Faltaba todavía un par de horas para el show, así que la Óscara y yo nos fuimos a rendirle tributo a Morrissey: nos lanzamos a comer al Rey del Cabrito: el lugar más naco del mundo, templo de lo kitsch. El interior está decorado con puras fotos enmarcadas del dueño con artistas: Luis Miguel, Thalía; no hay estrella de la farándula que no adorne las paredes; y, como cereza del pastel, hay varios animales disecados, entre ellos un león. En honor al veganismo, el de Moz, pedimos machitos, mollejas y pierna. Entre eructos y cervezas celebramos que nuestro héroe hubiera renunciado a introducirse carne por la boca, era fuerte de espíritu; a nosotros aún nos dominaban las pasiones. Sabíamos que en el espectáculo no se iban a vender hot dogs ni pizzas, nada de carnuca. Por eso salimos embarazados de vísceras. Fue un verdadero atracón. Dos Glorias más, el postre que te ofrecen en ese restaurante, y habría sufrido una congestión alimenticia. Touché.

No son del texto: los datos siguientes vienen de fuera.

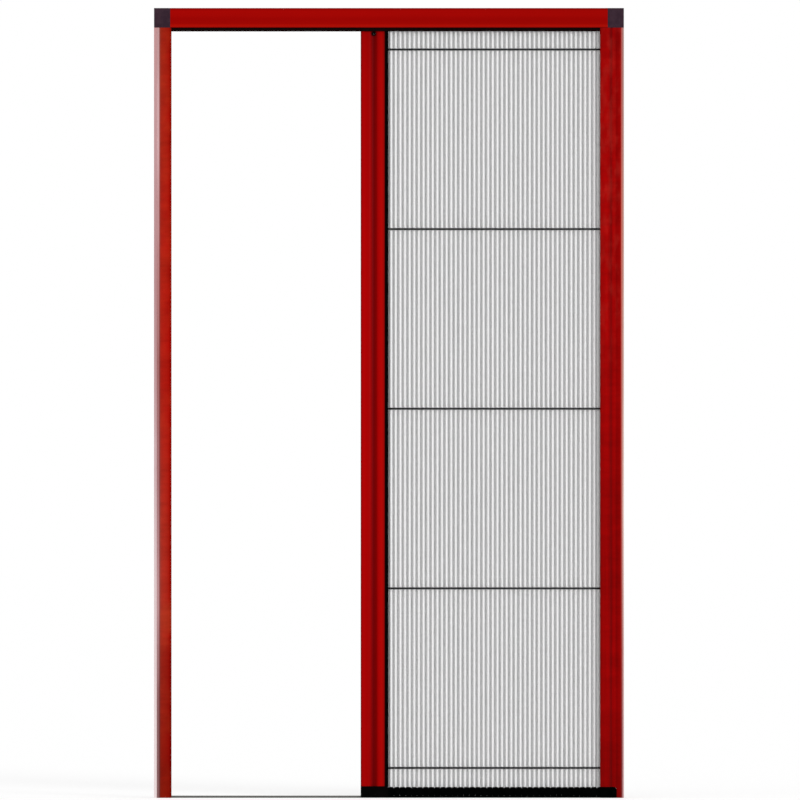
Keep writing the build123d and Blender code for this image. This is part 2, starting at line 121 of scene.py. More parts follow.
class Graph:
    """The node tree of one finish, read on the piece's own Object coordinates."""

    def __init__(self, name: str, roughness: float, specular: float) -> None:
        """Start a material with one shader.

        Args:
            name: Name of the finish.
            roughness: Roughness of the shader.
            specular: Specular level of the shader, where 0.5 is plain plastic.
        """
        self.material = bpy.data.materials.new(name)
        self.material.use_nodes = True
        self.tree = self.material.node_tree
        self.shader = next(n for n in self.tree.nodes if n.type == "BSDF_PRINCIPLED")
        self.set("Roughness", roughness)
        self.set("Specular IOR Level", specular)
        self.place = self.node("ShaderNodeTexCoord").outputs["Object"]

    def set(self, socket: str, value: Value | tuple) -> None:
        """Set or link one input of the shader."""
        self.feed(self.shader.inputs[socket], value)

    def feed(self, target: Socket, value: Value | tuple) -> None:
        """Link a socket to an input, or write a plain value on it.

        Args:
            target: The input.
            value: A socket, number or colour.
        """
        if isinstance(value, bpy.types.NodeSocket):
            self.tree.links.new(value, target)
        else:
            target.default_value = value

    def node(self, kind: str, **settings: object) -> bpy.types.Node:
        """Add one node with its settings.

        Args:
            kind: Type of the node.
            **settings: Properties of the node by name.

        Returns:
            The node.
        """
        made = self.tree.nodes.new(kind)
        for name, value in settings.items():
            setattr(made, name, value)
        return made

    def along(self, axis: Axis) -> Socket:
        """Give the Object coordinate along one axis.

        Args:
            axis: The axis.

        Returns:
            The place along it, in metres.
        """
        split = self.node("ShaderNodeSeparateXYZ")
        self.feed(split.inputs[0], self.place)
        return split.outputs[axis.value]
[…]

Después de deambular por ahí un rato con el predicamento “mi cago y mi gomito”, por fin entramos a la Arena Monterrey. Cuánto joto hay en San Luisito, me dije. Y, bueno, estarán de acuerdo que anunciar a Morrissey es convocar a una convención de gays. Si un día realizaran una convención de gays y una de soldados al mismo tiempo, en la segunda no habría nadie, porque todos estarían en la primera. Después de pensarlo bien llegué a la conclusión de que había más locas en mi terruño: Torreón. Apenas si alcanzábamos el millón de habitantes y el ochenta por ciento se la papeaba, y el veinte restante estaba camino a. ¿Cómo pueden existir tantos jotitos en una ciudad?